Mitsubishi Heavy Network Most Likely Compromised by Spear-Phishing Attack

Security researchers suspect that Japanese defense contractor Mitsubishi Heavy Industries was hit by a spear-phishing attack and that the operation bears the marks of the recent Operation Aurora cyber-spying campaign.

Attackers most likely used spear-phishing techniques to compromise Japanese defense contractor Mitsubishi Heavy Industries last month, security researchers said. Spear phishing techniques are increasingly being used to steal sensitive information.

Mitsubishi Heavy Industries admitted Sept. 19 that 83 systems in over 10 locations had been infected with several types of malware, including data-stealing Trojans. Japanese media reported that another defense contractor based in Japan-IHI, which builds engine parts for fighter planes-has also seen a dramatic increase in the number of suspicious emails and malicious attachments hitting its servers.

There are many possible scenarios as to how Mitsubishi Heavy was infected. The possibilities include an infected computer connecting to the network, an employee's log-in credentials being leaked, not having enough security measures and employees having access to data they didn't need, according to Catalin Cosoi, head of the online threats lab at BitDefender. Employees giving away too much personal information about themselves online would have made them more vulnerable to phishing emails, said Cosoi.

The attack against Mitsubishi Heavy was different from other attacks seen in recent months, which generally involved SQL injection or distributed denial of service. Malware and targeted attacks generally require "higher effort" for the attackers, but a recent Cisco study found that they are also more lucrative.

The "best" comparison for the attack on Mitsubishi Heavy would "probably" be Operation Aurora, Cosoi said. Operation Aurora refers to a six-month-long cyber-attack, believed to have originated from China, that hit Google and 30 other United States-based companies in 2009.

Spear-phishing is the "leading point of entry" for cyber-adversaries, according to Anup Ghosh, founder and CEO of Invincea. Phishing is an "extremely low-risk, high reward method" to co-opt users and gain access on to the network, Ghosh told eWEEK.

"A simple click on a URL in an email or opening an attachment is all it takes to compromise the unwitting user's machine, and gain unfettered access to the network from there," Ghosh said.

Phishing dominated every other attack category and accounted for half of all reported incidents in 2010, according to United States CERT.

Attackers were allegedly using simplified Chinese characters to remotely control infected computers, according to Japan's Yomiuri Shinbun newspaper. The compromised machines were communicating with several servers outside of Japan, including at least 20 servers in China, Hong Kong, the United States and India, the paper reported.

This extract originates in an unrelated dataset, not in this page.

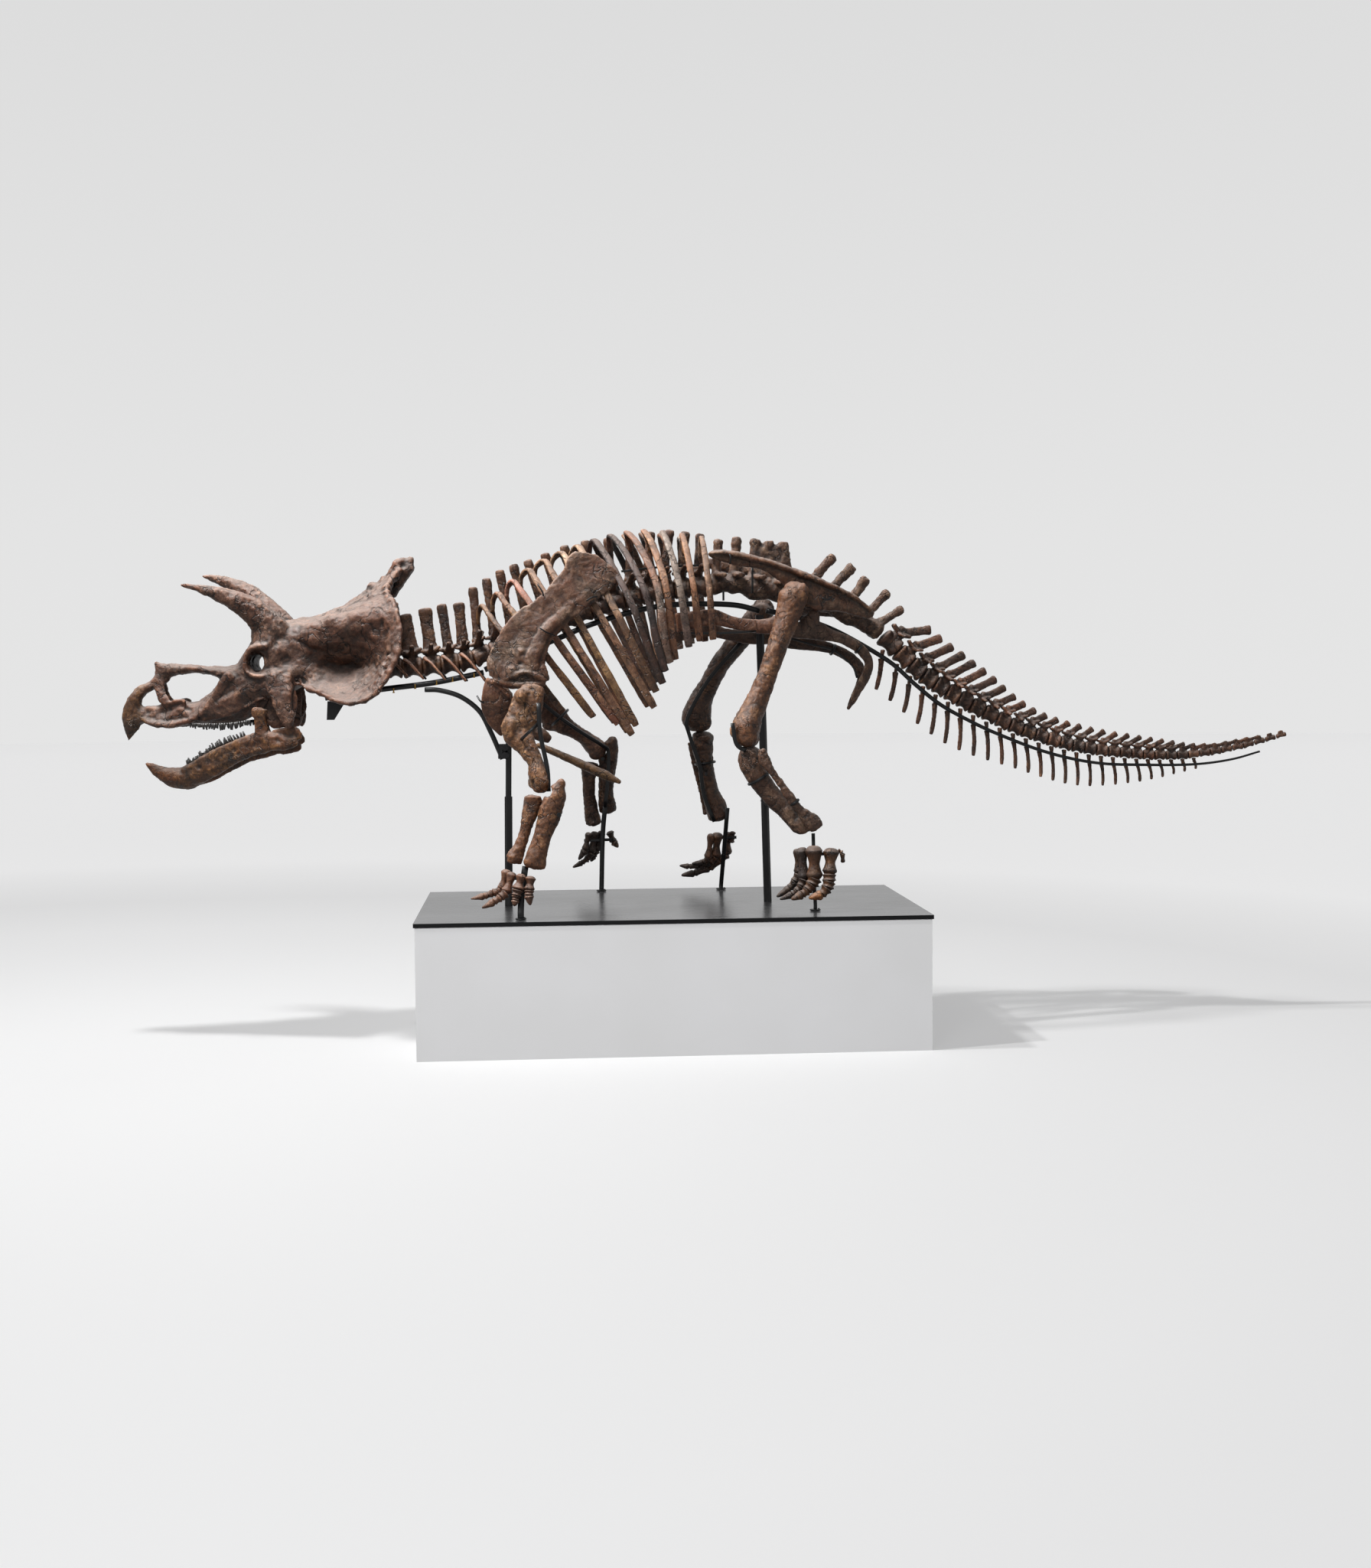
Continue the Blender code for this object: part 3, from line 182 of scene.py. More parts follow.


# The share of pale grey on up-facing surfaces is partly dust, partly painted top light.
def fossil_bone(name, dark, middle, light, blush, lower=None, roughness=0.42, cracks=0.85,
                speck=0.75, crack_scale=15.0, dust_and_painted_top_light=0.34):
    """Bone in three tones with a redder blush; lower holds the tones of a rib's lower half."""
    made, tree, shader, place = new_material(name)
    broad = node(tree, "TexNoise", Vector=place, Scale=8.0, Detail=5.0, Roughness=0.62).outputs[0]
    fields = node(tree, "TexNoise", Vector=place, Scale=26.0, Detail=7.0, Roughness=0.72,
                  Distortion=0.5).outputs[0]
    grain = node(tree, "TexNoise", Vector=place, Scale=170.0, Detail=5.0,
                 Roughness=0.75).outputs[0]
    base = ramp(tree, fields, [(0.34, dark), (0.50, middle), (0.66, light)])
    if lower:
        below = ramp(tree, fields, [(0.34, lower[0]), (0.50, lower[1]), (0.66, lower[2])])
        height = node(tree, "SeparateXYZ", Vector=place).outputs[2]
        wander = node(tree, "Math", {"operation": "MULTIPLY_ADD"}, i0=broad, i1=0.3,
                      i2=height).outputs[0]
        share = node(tree, "MapRange", i0=wander, i1=1.86, i2=1.70).outputs[0]
        base = mixed(tree, share, base, below)
    red = ramp(tree, broad, [(0.40, 0.0), (0.62, 0.7)])
    colour = mixed(tree, red, base, rgb(blush))
    flecks = ramp(tree, grain, [(0.36, 0.22), (0.52, 1.0)])
    colour = mixed(tree, speck, colour, flecks, "MULTIPLY")
    warp = node(tree, "TexNoise", Vector=place, Scale=12.0, Detail=4.0).outputs[1]
    bent = mixed(tree, 0.16, place, warp, "ADD")
    cells = node(tree, "TexVoronoi", {"feature": "DISTANCE_TO_EDGE"}, Vector=bent,
                 Scale=crack_scale).outputs[0]
    line = ramp(tree, cells, [(0.0, 0.0), (0.035, 1.0)])
    cloud = node(tree, "TexNoise", Vector=place, Scale=6.0, Detail=3.0).outputs[0]
    gate = ramp(tree, cloud, [(0.42, 1.0), (0.49, 0.0)])
    crack = mixed(tree, gate, line, (1, 1, 1, 1))
    colour = mixed(tree, cracks, colour, crack, "MULTIPLY")
    # Painted shade and highlight: concave places are darkened and sharp edges lightened, partly as
    # dirt and rubbing.
    hollow = ramp(tree, node(tree, "NewGeometry").outputs["Pointiness"],
                  [(0.42, 0.16), (0.495, 0.85), (0.56, 1.45)])
    colour = mixed(tree, 0.9, colour, hollow, "MULTIPLY")
    # Painted shade: deep places are darkened and raised ones lightened, partly as dirt and rubbing.
    depth = node(tree, "Attribute", {"attribute_name": "hollow"}).outputs["Fac"]
    depth = node(tree, "Math", {"operation": "MULTIPLY_ADD"}, i0=depth, i1=0.5, i2=0.5)
    dirt_wear_and_painted_shade = ramp(tree, depth.outputs[0], [(0.15, 1.55), (0.5, 1.0), (0.68, 0.42), (0.9, 0.18)])
    colour = mixed(tree, 0.85, colour, dirt_wear_and_painted_shade, "MULTIPLY")
    # Painted top light and sheen, partly dust: surfaces that face up mix towards pale grey.
    colour = mixed(tree, facing_up(tree, 0.22, 0.95, dust_and_painted_top_light), colour, rgb(DUST_AND_PAINTED_TOP_LIGHT))
    rough = ramp(tree, grain, [(0.3, roughness + 0.18), (0.7, roughness - 0.08)])
    coarse = node(tree, "Bump", Height=fields, Strength=0.7, Distance=0.009)
    fine = node(tree, "Bump", Height=grain, Strength=0.6, Distance=0.002, Normal=coarse.outputs[0])
    cut = node(tree, "Bump", Height=crack, Strength=0.9, Distance=0.003, Normal=fine.outputs[0])
    plug(tree, shader, Base_Color=colour, Roughness=rough, Specular_IOR_Level=0.32,
         Normal=cut.outputs[0])
    return made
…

Since the attack likely involved a person with deep knowledge of the language, the investigators were treating the incident as an international espionage case, according to Yomiuri. Predictably, fingers are pointing at China, but Cosoi believed it was "way too early" to accuse China.

"Criticism that China initiated a cyber-attack is not only groundless, it goes against development of international cooperation on cyber-security," Chinese Foreign Ministry spokesman Hong Lei said in a daily briefing Sept. 20.

State-sponsored hacking is a "highly effective and far less expensive way" for governments to empower their military rather than investing in research and development, according to Joseph Steinberg, CEO of Green Armor Solutions. "It is far cleaner to take out an enemy's defense capabilities through a virus, than with bombs, and the virus approach ensures plausible deniability that an air force cannot claim," Steinberg told eWEEK.

Japanese government officials were reportedly furious after learning of the attacks through the media, according to Reuters. The government requires all contractors to immediately notify authorities of any suspected breach of sensitive or classified information.

"It's up to the defense ministry to decide whether the information is important. That is not for Mitsubishi Heavy to decide. A report should have been made," a spokesman for the ministry told Reuters.

Mitsubishi Heavy was also criticized for how it handled the situation. "They've been dozing for the past month," Yoshiyasu Takefuji, a cyber-security expert at Tokyo's Keio University, told Reuters. While Mitsubishi Heavy said no classified information had been leaked, if the investigation finds otherwise, the company faces heavy fines.

A Japanese defense white paper released last month urged better protection against cyber-attacks in light of the recent attacks on Lockheed Martin and other U.S. defense contractors. The government needed to "strengthen its information security measures," Chief Cabinet Secretary Osamu Fujimura said.

"Cyber-security must be a public-sector priority," Karen Kelley, a U.S. embassy spokeswoman in Tokyo, told Reuters.